Please repeat all of the lines that follow, exactly as written.

###

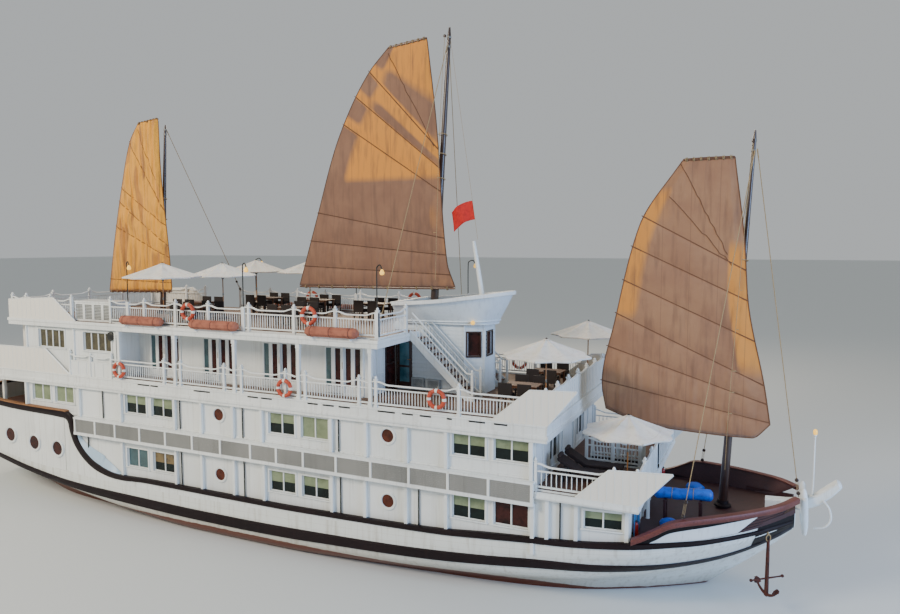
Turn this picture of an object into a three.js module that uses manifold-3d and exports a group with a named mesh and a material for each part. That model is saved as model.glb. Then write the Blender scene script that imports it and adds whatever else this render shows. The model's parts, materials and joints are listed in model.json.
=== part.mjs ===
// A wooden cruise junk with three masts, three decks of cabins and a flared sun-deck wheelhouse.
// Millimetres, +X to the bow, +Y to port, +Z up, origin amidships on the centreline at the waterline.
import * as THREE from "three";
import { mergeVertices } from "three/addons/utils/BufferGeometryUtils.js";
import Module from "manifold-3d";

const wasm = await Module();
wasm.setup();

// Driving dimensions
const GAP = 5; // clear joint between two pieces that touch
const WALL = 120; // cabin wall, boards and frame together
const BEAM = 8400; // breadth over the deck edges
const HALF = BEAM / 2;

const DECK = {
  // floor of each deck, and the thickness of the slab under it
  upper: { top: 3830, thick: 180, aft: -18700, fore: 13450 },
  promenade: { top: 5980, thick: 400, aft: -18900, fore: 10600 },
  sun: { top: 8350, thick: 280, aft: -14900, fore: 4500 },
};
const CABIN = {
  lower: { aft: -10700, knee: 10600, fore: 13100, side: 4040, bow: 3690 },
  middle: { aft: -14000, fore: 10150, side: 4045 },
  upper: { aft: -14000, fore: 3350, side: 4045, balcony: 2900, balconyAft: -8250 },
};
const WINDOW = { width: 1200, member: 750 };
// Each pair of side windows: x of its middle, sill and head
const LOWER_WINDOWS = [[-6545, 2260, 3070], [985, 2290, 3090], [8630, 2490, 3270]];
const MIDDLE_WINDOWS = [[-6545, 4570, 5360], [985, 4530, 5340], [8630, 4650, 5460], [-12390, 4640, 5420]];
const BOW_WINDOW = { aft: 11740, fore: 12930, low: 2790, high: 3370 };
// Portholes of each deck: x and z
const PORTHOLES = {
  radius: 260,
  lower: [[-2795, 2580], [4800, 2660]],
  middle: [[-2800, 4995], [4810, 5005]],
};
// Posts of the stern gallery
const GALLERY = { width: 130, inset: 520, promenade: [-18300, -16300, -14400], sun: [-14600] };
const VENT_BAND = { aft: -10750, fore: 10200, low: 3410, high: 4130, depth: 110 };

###

* **Solution to this problem**:
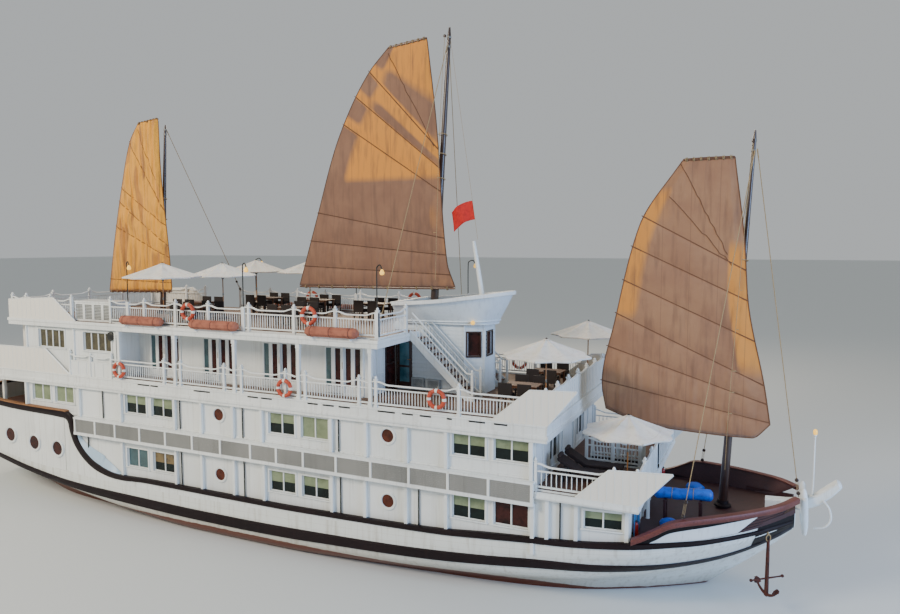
Turn this picture of an object into a three.js module that uses manifold-3d and exports a group with a named mesh and a material for each part. That model is saved as model.glb. Then write the Blender scene script that imports it and adds whatever else this render shows. The model's parts, materials and joints are listed in model.json.
=== part.mjs ===
// A wooden cruise junk with three masts, three decks of cabins and a flared sun-deck wheelhouse.
// Millimetres, +X to the bow, +Y to port, +Z up, origin amidships on the centreline at the waterline.
import * as THREE from "three";
import { mergeVertices } from "three/addons/utils/BufferGeometryUtils.js";
import Module from "manifold-3d";

const wasm = await Module();
wasm.setup();

// Driving dimensions
const GAP = 5; // clear joint between two pieces that touch
const WALL = 120; // cabin wall, boards and frame together
const BEAM = 8400; // breadth over the deck edges
const HALF = BEAM / 2;

const DECK = {
  // floor of each deck, and the thickness of the slab under it
  upper: { top: 3830, thick: 180, aft: -18700, fore: 13450 },
  promenade: { top: 5980, thick: 400, aft: -18900, fore: 10600 },
  sun: { top: 8350, thick: 280, aft: -14900, fore: 4500 },
};
const CABIN = {
  lower: { aft: -10700, knee: 10600, fore: 13100, side: 4040, bow: 3690 },
  middle: { aft: -14000, fore: 10150, side: 4045 },
  upper: { aft: -14000, fore: 3350, side: 4045, balcony: 2900, balconyAft: -8250 },
};
const WINDOW = { width: 1200, member: 750 };
// Each pair of side windows: x of its middle, sill and head
const LOWER_WINDOWS = [[-6545, 2260, 3070], [985, 2290, 3090], [8630, 2490, 3270]];
const MIDDLE_WINDOWS = [[-6545, 4570, 5360], [985, 4530, 5340], [8630, 4650, 5460], [-12390, 4640, 5420]];
const BOW_WINDOW = { aft: 11740, fore: 12930, low: 2790, high: 3370 };
// Portholes of each deck: x and z
const PORTHOLES = {
  radius: 260,
  lower: [[-2795, 2580], [4800, 2660]],
  middle: [[-2800, 4995], [4810, 5005]],
};
// Posts of the stern gallery
const GALLERY = { width: 130, inset: 520, promenade: [-18300, -16300, -14400], sun: [-14600] };
const VENT_BAND = { aft: -10750, fore: 10200, low: 3410, high: 4130, depth: 110 };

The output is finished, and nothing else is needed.